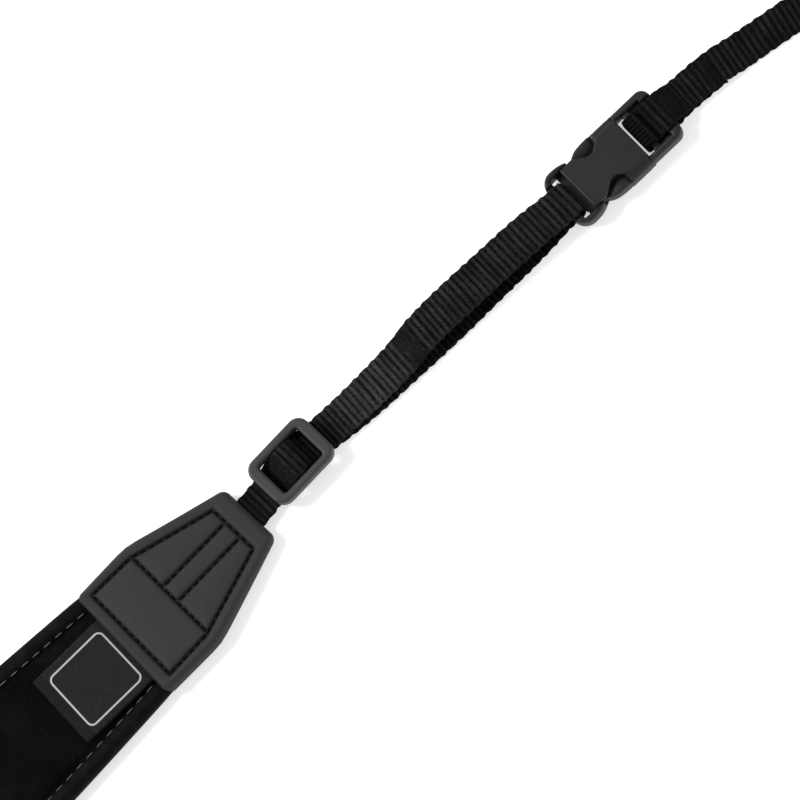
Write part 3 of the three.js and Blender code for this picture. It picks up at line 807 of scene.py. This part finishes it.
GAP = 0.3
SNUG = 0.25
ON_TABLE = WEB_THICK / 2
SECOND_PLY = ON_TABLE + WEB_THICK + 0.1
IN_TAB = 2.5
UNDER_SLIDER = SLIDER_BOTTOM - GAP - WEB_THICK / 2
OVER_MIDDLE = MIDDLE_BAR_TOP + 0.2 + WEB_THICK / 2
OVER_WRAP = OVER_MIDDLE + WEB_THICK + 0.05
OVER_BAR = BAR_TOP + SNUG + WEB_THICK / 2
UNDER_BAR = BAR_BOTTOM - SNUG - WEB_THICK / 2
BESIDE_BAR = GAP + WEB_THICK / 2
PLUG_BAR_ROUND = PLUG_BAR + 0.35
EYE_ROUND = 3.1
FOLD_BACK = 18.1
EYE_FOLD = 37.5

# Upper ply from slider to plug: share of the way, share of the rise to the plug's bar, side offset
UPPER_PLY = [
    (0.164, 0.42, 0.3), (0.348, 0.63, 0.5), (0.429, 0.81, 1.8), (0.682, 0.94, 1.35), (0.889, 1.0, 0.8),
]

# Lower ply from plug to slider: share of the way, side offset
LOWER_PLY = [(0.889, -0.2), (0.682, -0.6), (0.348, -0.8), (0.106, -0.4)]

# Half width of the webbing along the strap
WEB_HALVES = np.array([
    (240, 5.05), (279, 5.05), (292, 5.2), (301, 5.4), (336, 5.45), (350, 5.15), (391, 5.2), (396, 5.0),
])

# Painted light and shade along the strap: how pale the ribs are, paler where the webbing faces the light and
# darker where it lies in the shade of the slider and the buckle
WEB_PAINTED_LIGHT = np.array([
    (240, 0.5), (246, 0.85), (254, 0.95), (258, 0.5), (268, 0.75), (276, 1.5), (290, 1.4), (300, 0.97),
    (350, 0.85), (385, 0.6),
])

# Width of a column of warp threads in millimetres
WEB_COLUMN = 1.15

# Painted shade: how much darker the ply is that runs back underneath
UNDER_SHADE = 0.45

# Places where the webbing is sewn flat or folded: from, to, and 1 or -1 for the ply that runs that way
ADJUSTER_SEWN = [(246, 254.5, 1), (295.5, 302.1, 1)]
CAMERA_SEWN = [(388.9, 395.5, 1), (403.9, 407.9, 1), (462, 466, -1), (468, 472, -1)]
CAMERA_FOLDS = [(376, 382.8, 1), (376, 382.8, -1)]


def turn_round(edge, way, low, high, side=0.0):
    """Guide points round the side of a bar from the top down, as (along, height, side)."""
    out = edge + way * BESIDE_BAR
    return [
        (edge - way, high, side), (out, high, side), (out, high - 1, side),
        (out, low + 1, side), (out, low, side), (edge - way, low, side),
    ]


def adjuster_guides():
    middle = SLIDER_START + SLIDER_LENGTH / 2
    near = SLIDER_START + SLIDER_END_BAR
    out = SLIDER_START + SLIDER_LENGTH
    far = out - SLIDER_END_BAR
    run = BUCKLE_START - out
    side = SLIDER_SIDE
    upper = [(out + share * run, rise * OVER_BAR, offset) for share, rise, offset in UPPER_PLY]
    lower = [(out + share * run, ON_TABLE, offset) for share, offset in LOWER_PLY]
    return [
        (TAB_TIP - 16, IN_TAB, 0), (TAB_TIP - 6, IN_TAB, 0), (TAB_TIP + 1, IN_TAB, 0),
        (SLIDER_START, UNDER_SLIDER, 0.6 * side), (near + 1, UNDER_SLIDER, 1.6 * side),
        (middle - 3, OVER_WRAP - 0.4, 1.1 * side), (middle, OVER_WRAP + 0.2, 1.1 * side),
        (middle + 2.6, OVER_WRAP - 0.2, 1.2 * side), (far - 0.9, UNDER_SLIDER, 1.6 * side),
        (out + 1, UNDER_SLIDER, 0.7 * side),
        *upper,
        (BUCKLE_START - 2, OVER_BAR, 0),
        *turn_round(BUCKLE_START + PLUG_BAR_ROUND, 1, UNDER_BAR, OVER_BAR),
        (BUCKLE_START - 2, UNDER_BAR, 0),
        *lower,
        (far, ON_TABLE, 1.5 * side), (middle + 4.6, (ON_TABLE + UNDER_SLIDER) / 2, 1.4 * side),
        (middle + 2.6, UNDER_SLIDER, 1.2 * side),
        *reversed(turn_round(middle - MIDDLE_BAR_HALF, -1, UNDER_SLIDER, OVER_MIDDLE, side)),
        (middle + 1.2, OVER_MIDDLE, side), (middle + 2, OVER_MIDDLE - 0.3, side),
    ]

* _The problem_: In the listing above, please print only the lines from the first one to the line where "UNDER_SHADE = 0.45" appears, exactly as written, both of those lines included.

* _Solution to the exercise_:
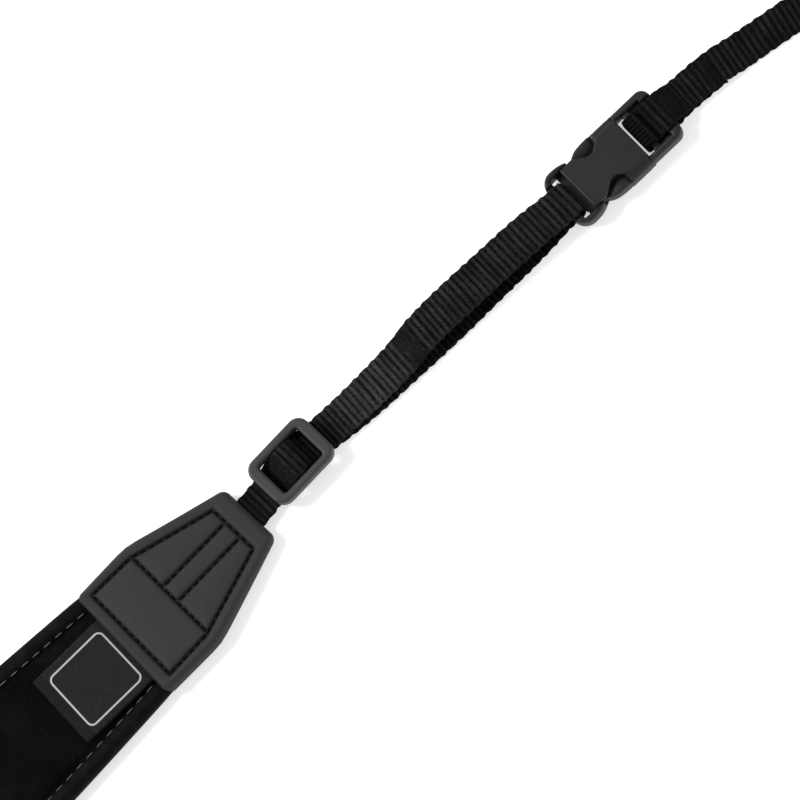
Write part 3 of the three.js and Blender code for this picture. It picks up at line 807 of scene.py. This part finishes it.
GAP = 0.3
SNUG = 0.25
ON_TABLE = WEB_THICK / 2
SECOND_PLY = ON_TABLE + WEB_THICK + 0.1
IN_TAB = 2.5
UNDER_SLIDER = SLIDER_BOTTOM - GAP - WEB_THICK / 2
OVER_MIDDLE = MIDDLE_BAR_TOP + 0.2 + WEB_THICK / 2
OVER_WRAP = OVER_MIDDLE + WEB_THICK + 0.05
OVER_BAR = BAR_TOP + SNUG + WEB_THICK / 2
UNDER_BAR = BAR_BOTTOM - SNUG - WEB_THICK / 2
BESIDE_BAR = GAP + WEB_THICK / 2
PLUG_BAR_ROUND = PLUG_BAR + 0.35
EYE_ROUND = 3.1
FOLD_BACK = 18.1
EYE_FOLD = 37.5

# Upper ply from slider to plug: share of the way, share of the rise to the plug's bar, side offset
UPPER_PLY = [
    (0.164, 0.42, 0.3), (0.348, 0.63, 0.5), (0.429, 0.81, 1.8), (0.682, 0.94, 1.35), (0.889, 1.0, 0.8),
]

# Lower ply from plug to slider: share of the way, side offset
LOWER_PLY = [(0.889, -0.2), (0.682, -0.6), (0.348, -0.8), (0.106, -0.4)]

# Half width of the webbing along the strap
WEB_HALVES = np.array([
    (240, 5.05), (279, 5.05), (292, 5.2), (301, 5.4), (336, 5.45), (350, 5.15), (391, 5.2), (396, 5.0),
])

# Painted light and shade along the strap: how pale the ribs are, paler where the webbing faces the light and
# darker where it lies in the shade of the slider and the buckle
WEB_PAINTED_LIGHT = np.array([
    (240, 0.5), (246, 0.85), (254, 0.95), (258, 0.5), (268, 0.75), (276, 1.5), (290, 1.4), (300, 0.97),
    (350, 0.85), (385, 0.6),
])

# Width of a column of warp threads in millimetres
WEB_COLUMN = 1.15

# Painted shade: how much darker the ply is that runs back underneath
UNDER_SHADE = 0.45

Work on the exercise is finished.